One couldn't expect much from this release in advance but lead single ''Uh Oh'' was surprisingly solid. The song features simple but efficient musicianship inspired by pop punk music two decades ago, the personal lyrics are truly tongue-in-cheek and the chorus is so catchy you won't ever get it out of your mind. This song is the obvious hit single and had been performed live for years. While the new record doesn't feature any other potential singles, the album includes a few great tunes that recall what made the band famous in the beginning of the new millennium.
''Kiss It All Goodbye'' for instance combines the band's gritty neo-grunge attitude with distorted guitars and snotty vocals and catchy and memorable underlying melodies accompanied by a punchy rhythm section.

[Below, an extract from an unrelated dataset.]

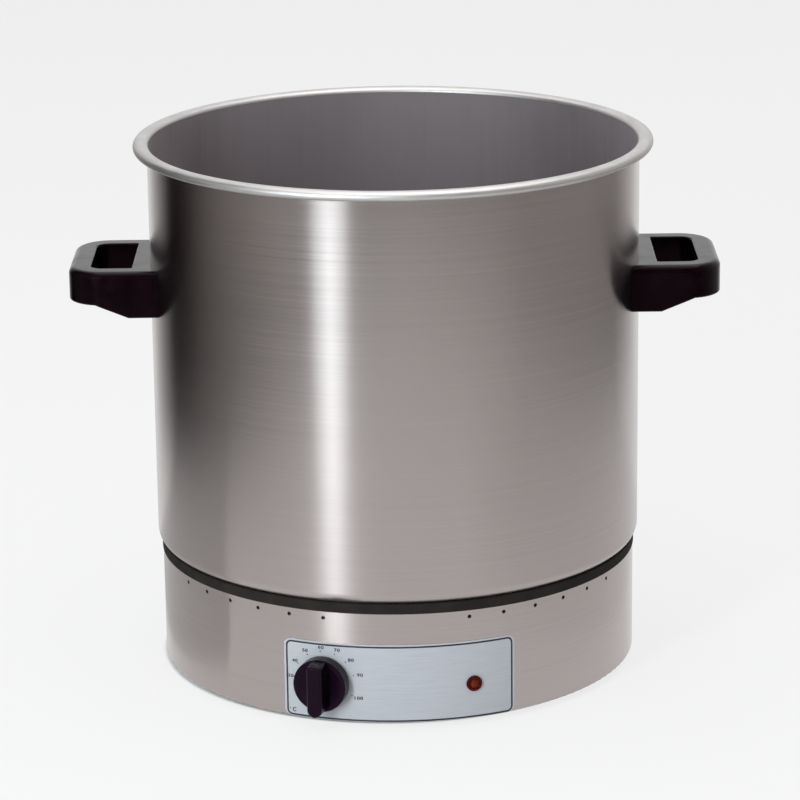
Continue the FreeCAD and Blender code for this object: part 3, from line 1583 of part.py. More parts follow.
def make_wires():
    """Insulated wires along the routes that they take round the base."""
    radius = value("wire_radius")
    element_low = value("element_end - pin_length - close_gap")
    cutout_low = value("cutout_under - tab_length - close_gap")
    cutout_x, cutout_y = value("cutout_radius / 2"), value("cutout_back")
    right, left = element_end_spot(1), element_end_spot(-1)
    dial_angle = math.radians(value("dial_angle"))
    inward = step(-math.sin(dial_angle), math.cos(dial_angle), 0)
    high, middle, low = tab_end(1), tab_end(0), tab_end(-1)
    start = pole_spot(POLES[0])
    node(
        tube(
            "live_wire",
            rounded_path(
                [
                    start,
                    start + step(0, -16, 0),
                    start + step(-22, -40, 8),
                    start + step(-48, -80, 14),
                    start + step(-52, -125, 13),
                    low + inward * 50 + step(-14, 0, 4),
                    low + inward * 16,
                    low,
                ]
            ),
            radius,
        )
    )
    cutout_left = Vector(-cutout_x, cutout_y, cutout_low)
    node(
        tube(
            "heater_wire",
            rounded_path(
                [
                    cutout_left,
                    cutout_left + step(0, 0, -18),
                    cutout_left + step(-16, -22, -30),
                    cutout_left + step(-34, -70, -30),
                    cutout_left + step(-36, -115, -27),
                    middle + inward * 32 + step(4, 0, 4),
                    middle + inward * 14,
                    middle,
                ]
            ),
            radius,
        )
    )
    cutout_right = Vector(cutout_x, cutout_y, cutout_low)
    pin_right = Vector(right.x, right.y, element_low)
    node(
        tube(
            "cutout_wire",
            rounded_path(
                [
                    cutout_right,
                    cutout_right + step(0, 0, -16),
                    cutout_right + step(8, 4, -34),
                    pin_right + step(-10, -10, -18),
                    pin_right + step(0, 0, -14),
                    pin_right,
                ]
            ),
            radius,
        )
    )
    start = pole_spot(POLES[1])
    pin_left = Vector(left.x, left.y, element_low)
    node(
        tube(
            "neutral_wire",
            rounded_path(
                [
                    start,
                    start + step(0, -14, 0),
                    start + step(-10, -24, 7),
                    pin_left + step(-3, -12, -16),
                    pin_left + step(0, 0, -13),
                    pin_left,
                ]
            ),
            radius,
        )
    )
    start = pole_spot(POLES[3])
    tag = Vector(value("earth_side"), value("block_back"), value("skirt_bottom"))
    tag_end = tag + Vector(0, -value("earth_tag_radius + close_gap"), radius)
    node(
        tube(
            "earth_wire",
            rounded_path(
                [
                    start,
                    start + step(0, -13, 0),
                    start + step(14, -22, 3),
                    tag_end + step(-14, -15, 5),
                    tag_end + step(0, -10, 0),
                    tag_end,
                ]
            ),
            radius,
        )
    )
    make_lamp_leads(high, inward, radius)


def make_lamp_leads(high, inward, radius):
    """Two leads from the lamp: one to the thermostat and one to the terminal block."""
    lamp_angle = math.radians(value("lamp_angle"))
    lamp_inward = step(-math.sin(lamp_angle), math.cos(lamp_angle), 0)
    back = "label_radius - lamp_body_length - close_gap"
    upper = swing("lamp_angle", "-lamp_body_radius / 2", back, "lamp_z")
    lower = swing("lamp_angle", "lamp_body_radius / 2", back, "lamp_z")
    start = pole_spot(POLES[2])
    to_thermostat = [
        upper,
        upper + lamp_inward * 14,
        upper + lamp_inward * 30 + step(-16, 0, 6),
        high + inward * 26 + step(22, 0, 2),
        high + inward * 13,
        high,
    ]
    to_block = [
        lower,
        lower + lamp_inward * 16,
        lower + lamp_inward * 44 + step(6, 0, 8),
        lower + lamp_inward * 90 + step(18, 10, 12),
        start + step(42, -80, 14),
        start + step(20, -38, 8),
        start + step(0, -15, 0),
        start,
    ]
    leads = [
        tube("lamp_lead_live", rounded_path(to_thermostat), radius),
        tube("lamp_lead_neutral", rounded_path(to_block), radius),
    ]
    node(group("lamp_leads", leads))


# ---------------------------------------------------------------- checks and files
def check_document():
    """Stop if any object failed or any sub-part has no sound shape."""
    for item in doc.Objects:
        if "Invalid" in item.State or "Error" in item.State:
            raise RuntimeError(f"{item.Name} failed: {item.State}")
    for item in nodes:
        if item.Shape.isNull() or not item.Shape.isValid() or not item.Shape.Solids:
            raise RuntimeError(f"{item.Name} has no sound shape")


def write_files():
    os.makedirs("parts", exist_ok=True)
    for item in nodes:
        item.Shape.exportStep(f"parts/{item.Label}.step")
        print(f"{item.Label}: {len(item.Shape.Solids)} solid(s), {item.Shape.Volume:.0f} mm3")


fill_sheet()
make_pot()
make_handles()
make_insulating_ring()
make_skirt()
make_base_plate()
make_feet()
make_centre_stud()
make_spreader()
make_heating_element()
make_element_ends()
make_element_clamp()
make_heat_shield()
make_thermal_cutout()
make_bulb()
make_capillary()
make_thermostat()
make_spindle()
make_knob()
make_knob_spring()
make_label()
make_lamp()
make_terminal_block()
make_earth_stud()
make_gland()
make_wires()
doc.recompute()
check_document()
write_files()
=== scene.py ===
"""Looks of the candle wax melter: its finishes, its printed dial, its rolled steel and its light.

Metres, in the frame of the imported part: +Z up, the front faces -Y, the handles lie along X.
"""

import json
import math

import bmesh
import bpy
from mathutils import Matrix, Vector


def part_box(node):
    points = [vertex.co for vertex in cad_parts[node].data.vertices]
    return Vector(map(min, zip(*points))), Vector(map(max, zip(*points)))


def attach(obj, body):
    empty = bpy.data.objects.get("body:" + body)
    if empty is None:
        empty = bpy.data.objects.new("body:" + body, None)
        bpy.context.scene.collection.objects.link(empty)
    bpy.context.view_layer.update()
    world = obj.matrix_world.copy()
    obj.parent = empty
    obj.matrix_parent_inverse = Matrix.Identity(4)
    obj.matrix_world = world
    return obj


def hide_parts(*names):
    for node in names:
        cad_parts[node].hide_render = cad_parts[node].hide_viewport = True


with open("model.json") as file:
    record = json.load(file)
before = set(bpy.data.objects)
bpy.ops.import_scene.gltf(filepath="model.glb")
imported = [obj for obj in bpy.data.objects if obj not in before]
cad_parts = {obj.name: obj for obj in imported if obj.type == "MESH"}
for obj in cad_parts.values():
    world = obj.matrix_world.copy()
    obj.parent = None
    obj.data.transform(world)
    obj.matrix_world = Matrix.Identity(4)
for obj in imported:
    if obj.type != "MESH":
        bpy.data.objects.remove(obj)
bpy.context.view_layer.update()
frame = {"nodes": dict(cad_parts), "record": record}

UP = Vector((0, 0, 1))
FULL_TURN = 2 * math.pi
MM = 0.001
MERGE_DISTANCE = 0.001 * MM

# The pot's rolled steel: an oval rim of two flat crowns and two tight sides.
POT_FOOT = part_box("pot")[0].z
POT_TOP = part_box("pot")[1].z
POT_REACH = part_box("pot")[1].x
SHEET = 1.0 * MM
BEND = 8.0 * MM
RIM_HALF_WIDTH = 5.45 * MM
RIM_HALF_HEIGHT = 3.6 * MM
RIM_SIDE = 2.9 * MM
RIM_CURL = 12.0
POT_SEGMENTS = 256
BEND_STEPS = 8
RIM_FINISH, INNER_FINISH = 1, 2
INNER_SIDE_STEPS, TOP_STEPS, OUTER_SIDE_STEPS, UNDERSIDE_STEPS = 10, 10, 18, 8

# The dial, the lamp and the label, on the skirt's front.
LABEL_RADIUS = 173.15 * MM
LABEL_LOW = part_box("front_label")[0].z
LABEL_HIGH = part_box("front_label")[1].z
LABEL_HALF_ANGLE = math.radians(27.8)
BORDER_CORNER = 4.2 * MM
BORDER_CORNER_STEPS = 6
BORDER_SIDE_INSET = 1.8 * MM
BORDER_TOP_INSET = 1.2 * MM
BORDER_FOOT_INSET = 0.35 * MM
BORDER_WIDTH = 1.2 * MM
BORDER_CUTS = 16
PRINT_LIFT = 0.06 * MM
PRINT_DEPTH = 0.03 * MM
DIAL_ANGLE = math.radians(-17.8)
DIAL_HEIGHT = 33.3 * MM
DOT_CIRCLE = 22.3 * MM
DOT_RADIUS = 0.45 * MM
DOT_SEGMENTS = 16
NUMBER_HEIGHT = 2.5 * MM
NUMBER_WIDTHS = {2: 4.2 * MM, 3: 6.1 * MM}
# Edge added round each letter, and distance under which its points merge, in the text's own size.
NUMBER_BOLDNESS, NUMBER_MERGE = 0.03, 0.0001
NUMBER_SPACING = 1.15
DEGREE_SPOT = (-25.9 * MM, -22.7 * MM)
UNIT_SPOT = (-22.7 * MM, -23.6 * MM)
UNIT_SIZE = (2.9 * MM, 3.1 * MM)
LAMP_ANGLE = math.radians(17.45)
LAMP_HEIGHT = 30.8 * MM
LAMP_RADIUS = (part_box("lamp_lens")[1].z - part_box("lamp_lens")[0].z) / 2
LAMP_JEWEL_RADIUS = 3.4 * MM
LAMP_COLLAR_HEIGHT = 1.9 * MM
LAMP_COLLAR_ROUND = 0.8 * MM
LAMP_COLLAR_STEPS = 4
LAMP_LIP_WIDTH, LAMP_LIP_DEPTH = 0.4 * MM, 0.5 * MM
JEWEL_FOOT, JEWEL_SHOULDER, JEWEL_RISE = 0.1 * MM, 1.0 * MM, 1.0 * MM
JEWEL_GAP = 0.02 * MM
JEWEL_STEPS = 8
LAMP_SEGMENTS = 64
JEWEL_FINISH = 1
# Number, clockwise angle of its dot from the top, angle and distance in mm of the number itself.
SCALE = (
    ("30", -87.0, -86.9, 25.1),
    ("40", -59.7, -58.9, 25.3),
    ("50", -32.5, -32.5, 25.6),
    ("60", -5.8, -3.9, 25.2),
    ("70", 21.2, 22.5, 26.0),
    ("80", 45.8, 48.9, 26.3),
    ("90", 74.4, 75.9, 26.9),
    ("100", 114.0, 112.9, 27.2),
)

# The view.
CAMERA_LENS, CAMERA_SENSOR = 160.2, 36
CAMERA_REACH = 50
CAMERA_DISTANCE = 2.60045
CAMERA_RISE = math.radians(16.186)
CAMERA_ROLL = math.radians(0.7164)
CAMERA_TARGET = Vector((0.002711, 0, 0.189288))

# The studio.
FLOOR_REACH = 12.0
FLOOR_PAINT, WALL_PAINT, WALL_LIGHT = 0.86, 0.9, 0.55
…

''Time of Our Lives'' is one of the band's clever power ballads with wonderful acoustic guitar melodies, uplifting guitar chords and variable vocals that prove that the lead singer can't only perform dirty hard rock tracks but also emotive pop rock tunes.
Not everything on the new record is perfect however. The production is somewhat uneven and polished in a few songs and should sound a little bit grittier and coherent from start to finish. The lead vocals still sound charismatic but Wes Scantlin is unable to hit the high notes like he still did a decade ago and could overall sound more enthusiastic. The new version of ''You Don't Know'' from the band's overlooked debut extended play Stuck released twenty-five years ago is completely unnecessary and opens the record on a low note as it's probably the least convincing track on the album.
Still, Puddle of Mudd's Welcome to Galvania is a slightly above average record that combines the band's grit from the early years with the powerful hooks from its successful middle years and the more commercial drive from the latter records. The album is pretty much on the same level as predecessors Volume 4: Songs in the Key of Love & Hate as well as Famous. This is no album of the year material but a fun release to listen to that leaves you wanting more. Welcome back, Puddle of Mudd!